La graphic novel Maus, di Art Spiegelman

 In consigli di lettura
A cura di Luca De Biasio
Mi capita a volte di pensare a quanto stia diventando di anno in anno più difficile suscitare un vivo interesse dei giovani nei terribili accadimenti della seconda guerra mondiale.

Il racconto può trarre sempre meno forza dalle ormai rare testimonianze dirette, e non sempre le testimonianze indirette possono risultare incisive e vibranti come potevano essere i resoconti dei nostri padri o dei nostri nonni.

Non per questo si deve rinunciare a ricordare e a raccontare, approfittando anche di modalità narrative non consuete per la specifica tematica.

Qualche tempo fa, ci fu qualche giorno di fermento in seguito all’infelice scelta di Zerocalcare di non presenziare a un noto festival fumettistico che godeva del patrocinio dell’ambasciata israeliana; nell’occasione, alcune  trasmissioni radiofoniche proponevano riflessioni sull’impatto del fumetto nell’opinione pubblica e – soprattutto- davano l’occasione di scoprire alcune interessanti “graphic novel” delle quali io non sapevo nulla, ma che hanno ricevuto negli anni apprezzamenti dal pubblico e dalla critica.

In particolare ho potuto conoscere un romanzo a fumetti della seconda metà degli anni ottanta che ha vinto il Pulitzer (categoria Special Awards and Citations) nel 1992: mi riferisco a Maus, di Art Spiegelman.

Un racconto di vite che attraversano la Shoah si sviluppa nella narrazione di un padre al figlio: nei suoi ricordi, l’orrore – che sembra inevitabile e nello stesso tempo così scontato, è combattuto da un grande attaccamento alla vita, raccontato in tanti piccoli episodi quotidiani che rappresentano una traccia di piccole luci attraverso lo sterminato deserto buio. La descrizione dei fatti è terribile e cruda ed appare eroico il quotidiano attaccamento alla vita del protagonista.

Sull’opera, ci sono state in passato alcune polemiche, anche per la scelta non banale di rappresentare i personaggi in forma di animali: gli ebrei come topi, i nazisti come gatti e i polacchi come maiali;  le scelte sono state ben spiegate nel corso dei decenni e ciascuno potrà farsi una propria idea, senza che venga diminuito il valore della narrazione. Di recente una contea del Tennessee ne ha vietato l’uso alle scuole fino alla classe che corrisponde alla nostra terza media per il linguaggio ritenuto scurrile e per alcune scene di nudo (nello specifico riferite a prigionieri denudati).

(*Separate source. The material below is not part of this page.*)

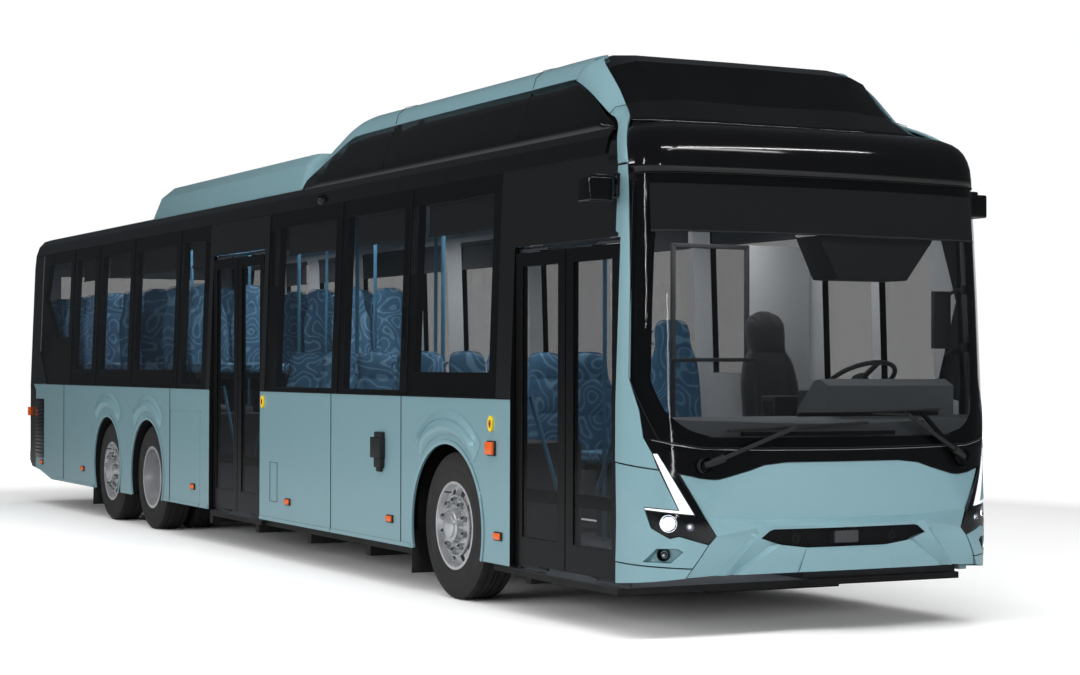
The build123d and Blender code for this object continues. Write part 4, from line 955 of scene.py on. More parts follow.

Concludendo, anche la forma del fumetto, che può sembrare poco consona per temi violenti e dolorosi come la Shoah, in questo caso è invece una preziosa occasione per tornare a riflettere, anche insieme ai nostri ragazzi che trarranno vantaggio dalla loro familiarità con questo mezzo.

Il volume si fatica a trovare in edizione originale, ma è ristampato in italiano da Einaudi (prestare attenzione che l’edizione comprenda – anche rilegati in uno – i due volumi di cui si compone la storia)

Sul retro di copertina si trova scritto: La storia di una famiglia ebraica tra gli anni del dopoguerra e il presente, fra la Germania nazista e gli Stati Uniti. Un padre, scampato all’Olocausto, una madre che non c’è più da troppo tempo e un figlio che fa il cartoonist e cerca di trovare un ponte che lo leghi alla vicenda indicibile del padre e gli permetta di ristabilire un rapporto con il genitore anziano. Una storia familiare sullo sfondo della più immane tragedia del Novecento. Raccontato nella forma del fumetto dove gli ebrei sono topi e i nazisti gatti.

Art Spiegelman: Itzhak Avraham ben Zeev Spiegelman è nato a Stoccolma nel 1948, ma già nel 1951 la sua famiglia, di origine polacca, si è trasferita a New York.
Nel 1962 ha venduto al «Long Island Post» il suo primo disegno, l’anno dopo ha creato fumetti come Garbage Pal Kids e Wacky Packages.
Nel 1980, sulla rivista «Raw» da lui stesso fondata, è uscito il primo capitolo del suo capolavoro, Maus: la storia (autobiografica) di una famiglia ebrea internata in un lager, raccolta in volume nel 1986, gli è valsa nel 1991 il premio Pulitzer. Suoi disegni e fumetti sono apparsi su numerosi quotidiani e riviste, dal «New York Times» al «Village Voice» e al «New Yorker», e sono stati esposti in musei e gallerie negli Stati Uniti e all’estero.